Lyra: In a couple short scenes we got backstory and established the kind of man Nate Heywood is and could be. It proves that you don’t need long and winding arcs to establish the kind of person someone is, looking at you Kendra, in a show with so many characters. You need simple, poignant stories that anyone can relate too. They did that with Nate and Commander Steel.
Reverse Flash is one of our big villains for the season, and he played a significant role in this episode. What do you think about Reverse Flash as the big bad?
Alyssa: I feel like it was kind of a genius move on the producers’ part. We didn’t get to see nearly enough of Reverse Flash on The Flash, but what we did get to see was sensational. Reverse Flash makes things personal. It’s what he does. So watching him kill the Justice Society of America’s leader Hourman was something that no doubt will have repercussions throughout the season and drive the JSA to vengeance. I like Eobard Thawne and Damien Darhk as our big bads because I have no idea what they’re really after. Are they really after destruction of the world? Cause that’s just too broad. I feel like there’s something larger at play. And that mystery should be part of the fun this season.
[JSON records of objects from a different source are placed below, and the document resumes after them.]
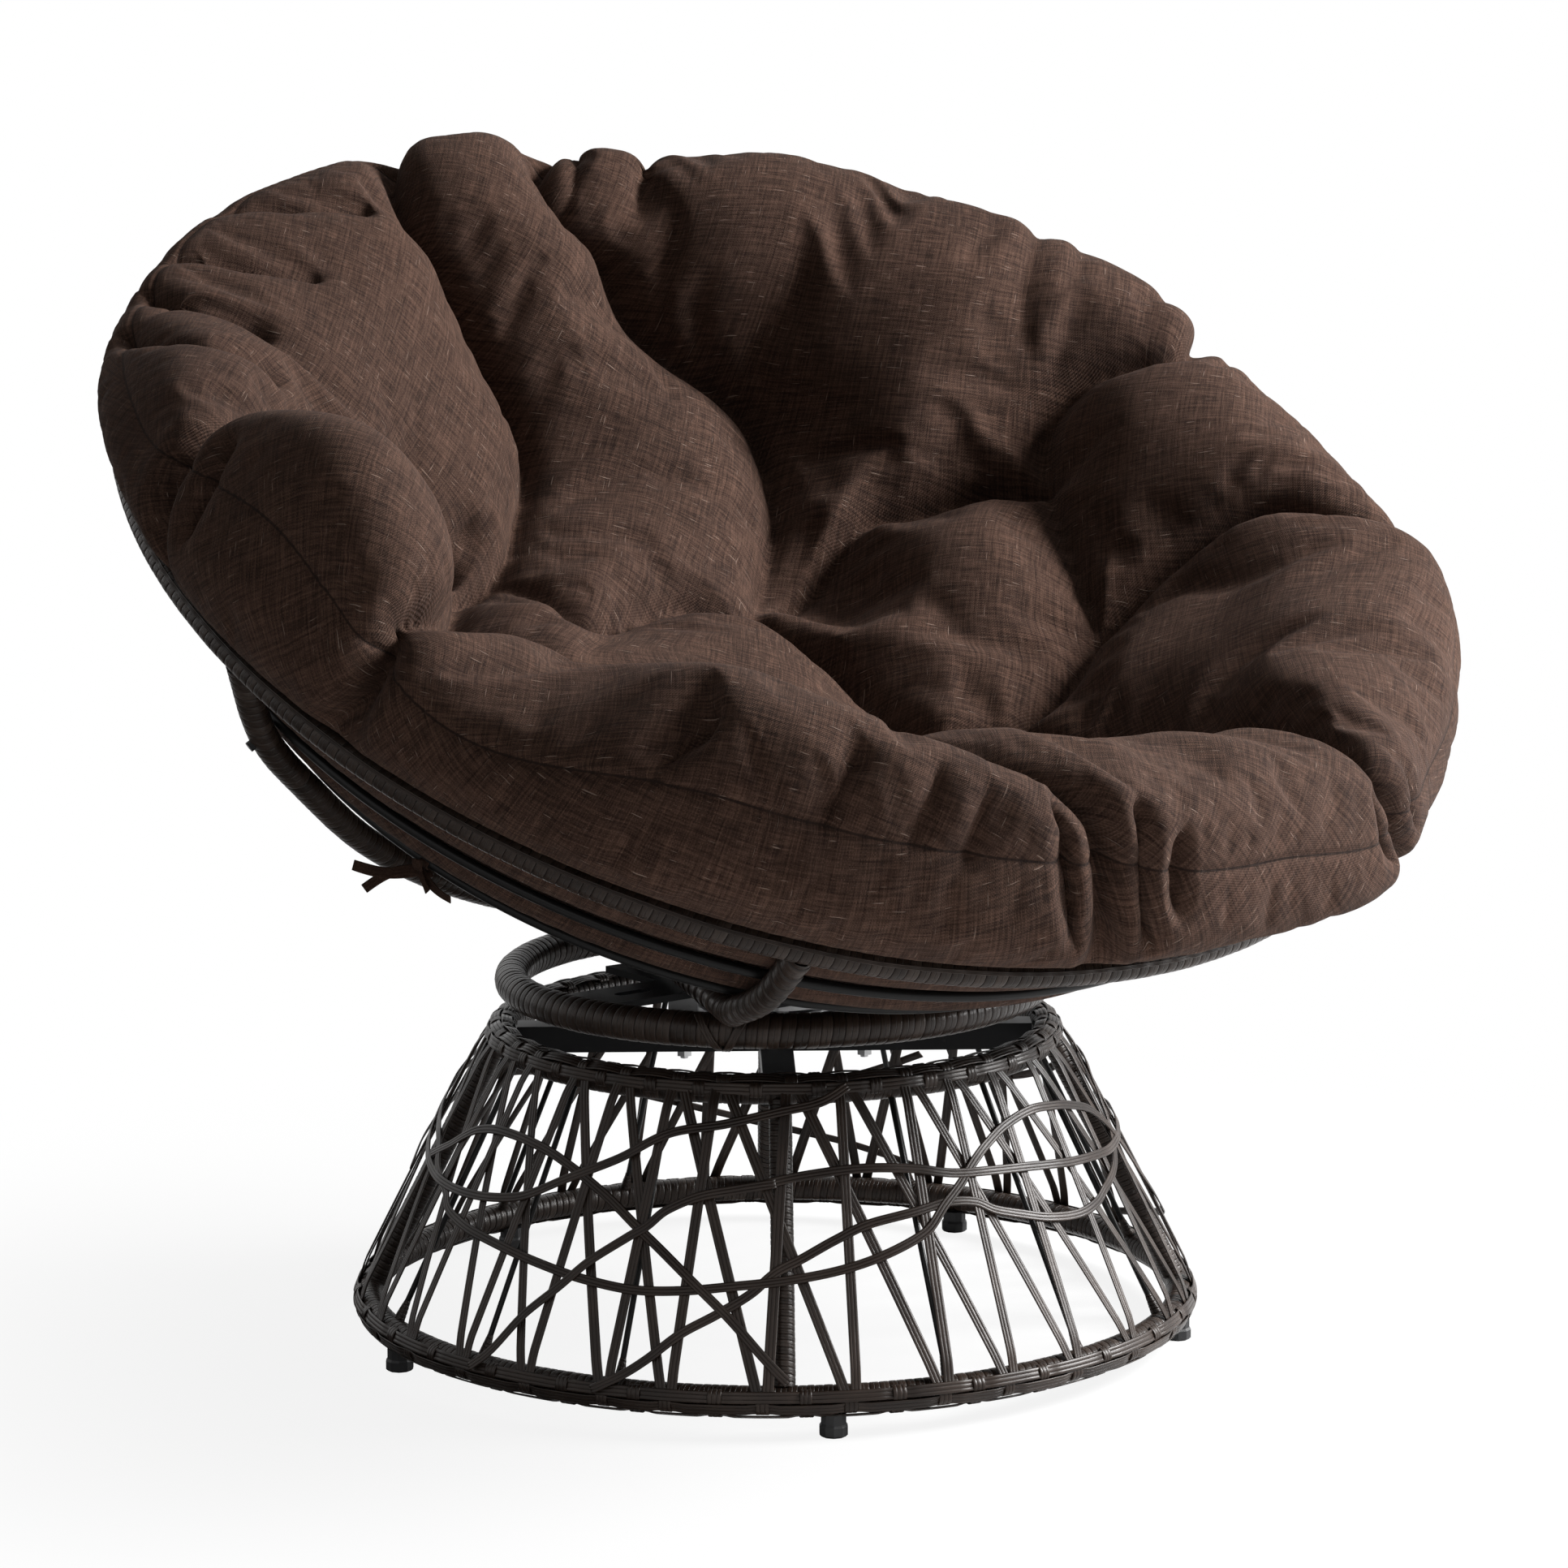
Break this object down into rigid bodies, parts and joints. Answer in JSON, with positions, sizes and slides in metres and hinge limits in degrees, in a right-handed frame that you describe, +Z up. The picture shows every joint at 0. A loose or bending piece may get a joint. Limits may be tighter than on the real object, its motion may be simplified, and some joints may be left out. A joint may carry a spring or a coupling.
{
  "type": "swivel papasan chair",
  "caption": "Papasan lounge chair: tilted bowl frame with a tufted round cushion, turning on a laced wicker stand.",
  "frame": {"origin": "on the floor under the middle of the whole chair's bounding box, 24 mm in front of the swivel axis", "axes": "+Z up, -Y the way the seat faces, +X to the right of someone who looks along +Y at the chair's front"},
  "size_m": [1.0345, 0.9364, 0.8901],
  "materials": {
    "resin_wicker": "dark brown resin strand with fine grooves, satin",
    "black_steel": "black powder coat, satin",
    "zinc_steel": "bright zinc plate",
    "brown_fabric": "slubby two-tone linen-look weave, dark brown",
    "black_plastic": "matte black moulded plastic"
  },
  "bodies": {
    "base": {"base_ring": "resin_wicker", "top_ring": "resin_wicker", "post_1": "resin_wicker", "post_2": "resin_wicker", "post_3": "resin_wicker", "post_4": "resin_wicker", "lacing_under": "resin_wicker", "lacing_over": "resin_wicker", "weaver_1": "resin_wicker", "weaver_2": "resin_wicker", "weaver_3": "resin_wicker", "weaver_4": "resin_wicker", "glide_1": "black_plastic", "glide_2": "black_plastic", "glide_3": "black_plastic", "glide_4": "black_plastic", "glide_5": "black_plastic", "lower_bar_long": "black_steel", "lower_bar_left": "black_steel", "lower_bar_right": "black_steel", "lower_swivel_plate": "black_steel", "lower_race": "zinc_steel", "king_pin": "zinc_steel", "lower_bolt_1": "zinc_steel", "lower_bolt_2": "zinc_steel", "lower_bolt_3": "zinc_steel", "lower_bolt_4": "zinc_steel"},
    "cage": {"ball_cage": "zinc_steel", "ball_1": "zinc_steel", "ball_2": "zinc_steel", "ball_3": "zinc_steel", "ball_4": "zinc_steel", "ball_5": "zinc_steel", "ball_6": "zinc_steel", "ball_7": "zinc_steel", "ball_8": "zinc_steel", "ball_9": "zinc_steel", "ball_10": "zinc_steel", "ball_11": "zinc_steel", "ball_12": "zinc_steel"},
    "seat": {"upper_swivel_plate": "black_steel", "upper_race": "zinc_steel", "upper_bolt_1": "zinc_steel", "upper_bolt_2": "zinc_steel", "upper_bolt_3": "zinc_steel", "upper_bolt_4": "zinc_steel", "spider_plate": "black_steel", "swivel_ring": "resin_wicker", "rail_left": "resin_wicker", "rail_right": "resin_wicker", "cradle": "resin_wicker", "spine": "resin_wicker", "cradle_screw_left": "zinc_steel", "cradle_screw_right": "zinc_steel", "rim_ring": "resin_wicker", "upper_hoop": "black_steel", "lower_hoop": "black_steel", "cushion": "brown_fabric", "tie_1": "brown_fabric", "tie_2": "brown_fabric"}
  },
  "joints": [
    {"name": "seat_swivel", "type": "hinge", "parent": "base", "child": "seat", "pos_m": [0, 0.024, 0.25], "axis": [0, 0, 1], "continuous": true},
    {"name": "cage_spin", "type": "hinge", "parent": "base", "child": "cage", "pos_m": [0, 0.024, 0.25], "axis": [0, 0, 1], "continuous": true}
  ],
  "couplings": [
    {"joint": "cage_spin", "follows": "seat_swivel", "ratio": 0.5}
  ]
}
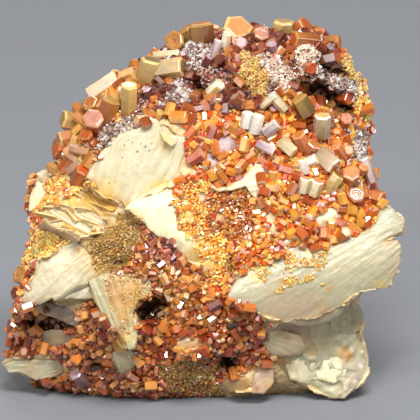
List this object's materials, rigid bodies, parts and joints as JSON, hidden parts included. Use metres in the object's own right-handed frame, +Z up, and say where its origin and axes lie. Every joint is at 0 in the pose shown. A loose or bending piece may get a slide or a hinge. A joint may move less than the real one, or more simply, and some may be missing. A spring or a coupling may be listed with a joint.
{
  "type": "vanadinite crystals on baryte matrix",
  "caption": "Mineral specimen: stout hexagonal orange-brown crystals and crusts of small crystals on a mass of white baryte blades, standing on a flat foot.",
  "frame": {"origin": "middle of the footprint on the plane that the flat foot rests on", "axes": "+X to the right along the width, +Y into the specimen away from its crystal-covered face, +Z up"},
  "size_m": [0.0468, 0.0277, 0.0424],
  "materials": {
    "baryte": "pearly white to cream blades on rough ochre rock",
    "vanadinite": "smooth bright crystal faces, tan to orange-brown",
    "crystal_crust": "sparkling crust of small orange crystals"
  },
  "bodies": {
    "root": {"amber_prisms": "vanadinite", "amber_top": "vanadinite", "baryte_matrix": "baryte", "block_left": "vanadinite", "brown_left": "vanadinite", "brown_top_pair": "vanadinite", "cream_bar": "vanadinite", "cream_olive": "vanadinite", "cream_square": "vanadinite", "cream_squares": "vanadinite", "crust_back": "crystal_crust", "crust_back_low": "crystal_crust", "crust_bottom": "crystal_crust", "crust_centre": "crystal_crust", "crust_left_edge": "crystal_crust", "crust_left_rim": "crystal_crust", "crust_lower_left": "crystal_crust", "crust_middle_left": "crystal_crust", "crust_right_edge": "crystal_crust", "crust_top": "crystal_crust", "crust_top_rim": "crystal_crust", "crust_upper_right": "crystal_crust", "dark_red": "vanadinite", "hex_end_left": "vanadinite", "house_prism": "vanadinite", "lavender_bar_mid": "vanadinite", "lavender_bar_top": "vanadinite", "lavender_bars": "vanadinite", "lavender_face": "vanadinite", "lavender_low": "vanadinite", "left_edge_low": "vanadinite", "left_edge_orange": "vanadinite", "olive_hexagon": "vanadinite", "olive_top": "vanadinite", "orange_block": "vanadinite", "orange_hexagon": "vanadinite", "orange_hidden": "vanadinite", "orange_left": "vanadinite", "orange_pair": "vanadinite", "pale_plate": "vanadinite", "peach_hexagon": "vanadinite", "pink_bar": "vanadinite", "pink_bars_low": "vanadinite", "pink_plate": "vanadinite", "pink_plate_low": "vanadinite", "pink_stepped": "vanadinite", "right_edge_prism": "vanadinite", "shiny_white": "vanadinite", "small_top": "vanadinite", "striped_prism": "vanadinite", "tan_cluster": "vanadinite", "tan_crystal": "vanadinite", "tan_hexagon": "vanadinite", "tan_slabs": "vanadinite", "white_bar": "vanadinite", "white_group": "vanadinite", "white_twin": "vanadinite", "yellow_orange_group": "vanadinite"}
  },
  "joints": []
}
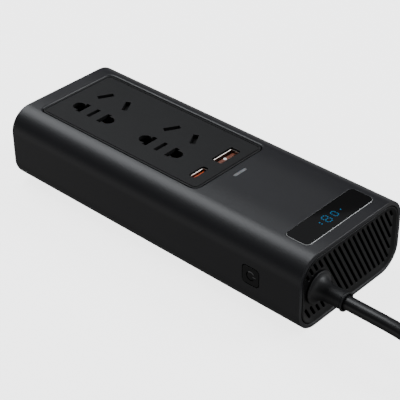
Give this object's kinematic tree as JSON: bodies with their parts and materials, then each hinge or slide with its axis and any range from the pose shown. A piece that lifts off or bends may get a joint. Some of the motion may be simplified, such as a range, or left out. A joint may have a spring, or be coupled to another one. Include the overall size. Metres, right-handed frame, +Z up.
{
  "type": "power inverter",
  "caption": "Slim car power inverter: black sleeve with mains outlets and USB ports on top, display, side power button, end grilles and a lead to a lighter plug.",
  "frame": {"origin": "on the surface that the feet stand on, under the middle of the sleeve", "axes": "+X along the sleeve towards the end that the lead leaves, +Z up through the outlet panel, +Y away from the power button"},
  "size_m": [0.3424, 0.0874, 0.0375],
  "materials": {
    "housing_abs": "fine moulded texture, satin black",
    "panel_abs": "fine moulded texture, matte black",
    "inner_nylon": "moulded, matte",
    "rubber_feet": "matte",
    "brass_contact": "stamped",
    "usb_shell_steel": "drawn, nickel plated",
    "white_insulator": "moulded",
    "orange_insulator": "moulded",
    "circuit_laminate": "solder mask",
    "light_diffuser": "frosted grey",
    "display_acrylic": "smoked, polished",
    "display_lamps": "lit blue segments",
    "component_epoxy": "moulded",
    "screw_steel": "zinc plated",
    "ferrite": "pressed and fired",
    "enamelled_copper": null,
    "capacitor_sleeve": "shrink sleeve",
    "heat_sink_aluminium": "extruded",
    "cord_pvc": "extruded and moulded PVC, satin",
    "lead_black": "extruded PVC",
    "lead_red": "extruded PVC",
    "plug_abs": "moulded, satin",
    "nickel_plate": "nickel plated brass",
    "fuse_ceramic": "ceramic tube"
  },
  "bodies": {
    "housing": {"board_screw_1": "screw_steel", "board_screw_2": "screw_steel", "board_screw_3": "screw_steel", "board_screw_4": "screw_steel", "chassis_tray": "inner_nylon", "cord_hank": "cord_pvc", "cord_lead": "cord_pvc", "cord_tail": "cord_pvc", "cord_tie": "inner_nylon", "display_board": "circuit_laminate", "display_module": "display_lamps", "display_window": "display_acrylic", "earth_contact_1": "brass_contact", "earth_contact_2": "brass_contact", "fan_frame": "inner_nylon", "front_grille_cap": "housing_abs", "heat_sink": "heat_sink_aluminium", "housing_sleeve": "housing_abs", "input_capacitor": "capacitor_sleeve", "input_lead_negative": "lead_black", "input_lead_positive": "lead_red", "line_contact_1": "brass_contact", "line_contact_2": "brass_contact", "main_board": "circuit_laminate", "neutral_contact_1": "brass_contact", "neutral_contact_2": "brass_contact", "outlet_base_1": "inner_nylon", "outlet_base_2": "inner_nylon", "output_capacitor": "capacitor_sleeve", "plug_body": "plug_abs", "plug_boot": "cord_pvc", "plug_nose_ring": "plug_abs", "power_switch": "component_epoxy", "power_transistor_1": "component_epoxy", "power_transistor_2": "component_epoxy", "rear_grille_cap": "housing_abs", "rubber_foot_1": "rubber_feet", "rubber_foot_2": "rubber_feet", "rubber_foot_3": "rubber_feet", "rubber_foot_4": "rubber_feet", "socket_panel": "panel_abs", "status_lamp": "white_insulator", "status_light_pipe": "light_diffuser", "strain_relief": "cord_pvc", "switch_board": "circuit_laminate", "transformer_core": "ferrite", "transformer_winding": "enamelled_copper", "usb_a_shell": "usb_shell_steel", "usb_a_tongue": "white_insulator", "usb_board": "circuit_laminate", "usb_c_shell": "usb_shell_steel", "usb_c_tongue": "orange_insulator"},
    "power_button_key": {"power_button": "housing_abs"},
    "shutter_1": {"safety_shutter_1": "inner_nylon"},
    "shutter_2": {"safety_shutter_2": "inner_nylon"},
    "fan": {"fan_rotor": "inner_nylon"},
    "plug_tip_and_fuse": {"plug_tip": "nickel_plate", "plug_fuse": "fuse_ceramic"},
    "plug_left_spring": {"plug_left_contact": "nickel_plate"},
    "plug_right_spring": {"plug_right_contact": "nickel_plate"}
  },
  "joints": [
    {"name": "power_button_press", "type": "slide", "parent": "housing", "child": "power_button_key", "axis": [0, 1, 0], "range_m": [0, 0.0008], "stiffness_N_per_m": 600, "springref_m": -0.0006},
    {"name": "shutter_1_slide", "type": "slide", "parent": "housing", "child": "shutter_1", "axis": [1, 0, 0], "range_m": [0, 0.003], "stiffness_N_per_m": 150, "springref_m": -0.002},
    {"name": "shutter_2_slide", "type": "slide", "parent": "housing", "child": "shutter_2", "axis": [1, 0, 0], "range_m": [0, 0.003], "stiffness_N_per_m": 150, "springref_m": -0.002},
    {"name": "fan_spin", "type": "hinge", "parent": "housing", "child": "fan", "pos_m": [-0.0804, 0, 0.01845], "axis": [1, 0, 0], "continuous": true},
    {"name": "plug_tip_press", "type": "slide", "parent": "housing", "child": "plug_tip_and_fuse", "axis": [1, 0, 0], "range_m": [0, 0.003], "stiffness_N_per_m": 800, "springref_m": -0.003},
    {"name": "plug_left_contact_press", "type": "slide", "parent": "housing", "child": "plug_left_spring", "axis": [0, 1, 0], "range_m": [0, 0.0012], "stiffness_N_per_m": 1500, "springref_m": -0.0008},
    {"name": "plug_right_contact_press", "type": "slide", "parent": "housing", "child": "plug_right_spring", "axis": [0, -1, 0], "range_m": [0, 0.0012], "stiffness_N_per_m": 1500, "springref_m": -0.0008}
  ]
}
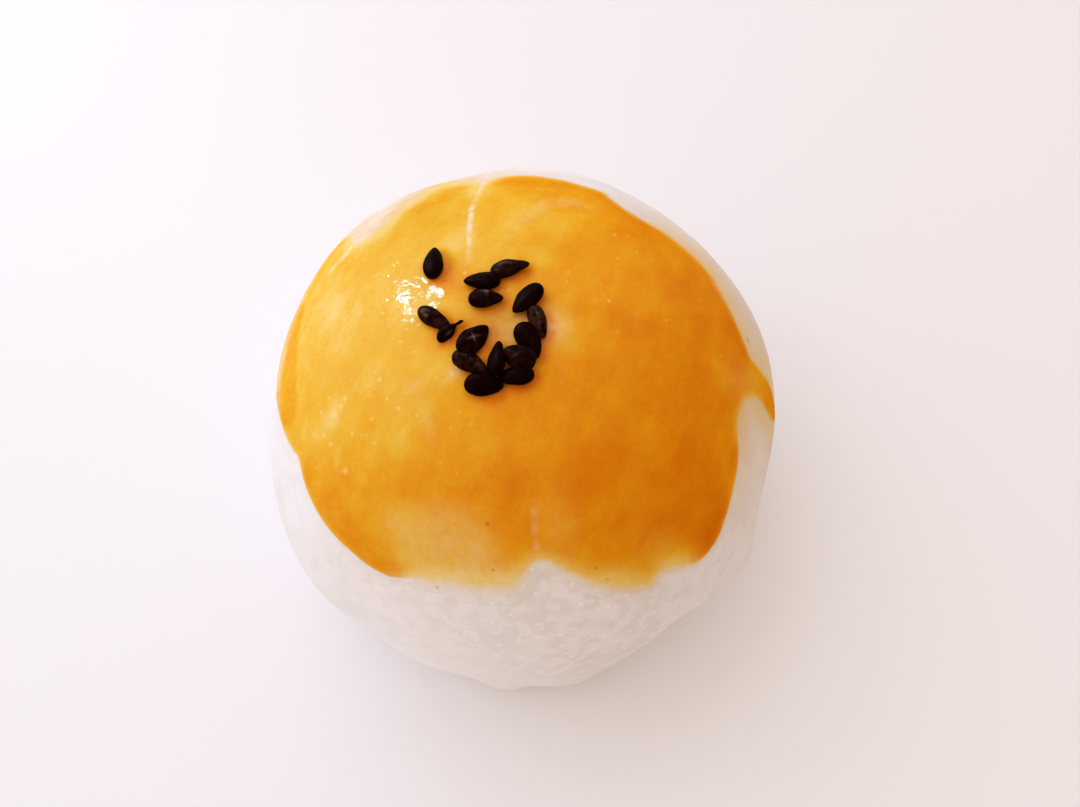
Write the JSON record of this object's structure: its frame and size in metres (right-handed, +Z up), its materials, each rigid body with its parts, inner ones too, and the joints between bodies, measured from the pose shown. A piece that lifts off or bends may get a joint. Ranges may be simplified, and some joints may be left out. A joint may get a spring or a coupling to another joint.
{
  "type": "egg yolk pastry",
  "caption": "Round baked egg yolk pastry: a pale dough dome with golden egg glaze brushed over its crown and black sesame seeds on top.",
  "frame": {"origin": "middle of the outline's box, on the flat underside that the pastry rests on", "axes": "+Z up through the crown, +X to the right and -Y towards the viewer of the reference picture"},
  "size_m": [0.053, 0.0554, 0.0371],
  "materials": {
    "pastry": "baked flaky dough, milky white and matt",
    "egg_glaze": "brushed and baked egg yolk glaze, golden orange with a soft gloss",
    "black_sesame": "black sesame husk, satin"
  },
  "bodies": {
    "root": {"pastry": "pastry"}
  },
  "joints": []
}
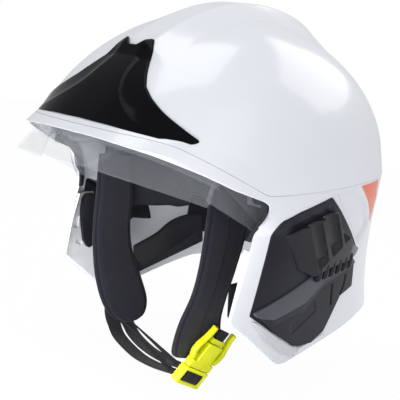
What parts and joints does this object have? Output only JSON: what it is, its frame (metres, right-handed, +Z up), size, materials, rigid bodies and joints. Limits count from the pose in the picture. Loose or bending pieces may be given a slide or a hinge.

Lizzie: I like it – mostly because he’s got bad-ass powers and it gives a credibly reason as to why they just can’t catch up with him, something that was sorely lacking from Vandal Savage, who should have died 7 times before he actually died. Also, I think the actor brings a certain charisma to the role that you really need for a bad guy. We have to hate the bad guy, but understand why other people would follow him. That wasn’t’ really working for Vandal Savage, at all.
Lyra: I kind of feel like it’s lazy writing. Instead of coming up with something original, a villain from The Flash has come over to cause trouble for the Legends. And at what point is this Reverse Flash in his timeline? Pre-Barry? So that means he won’t die on Legends, right? He’ll just cause a lot of trouble like Damien until he reaches his final destination? But didn’t Eddie kill himself so the Reverse Flash would never exist? I’m confused and need help.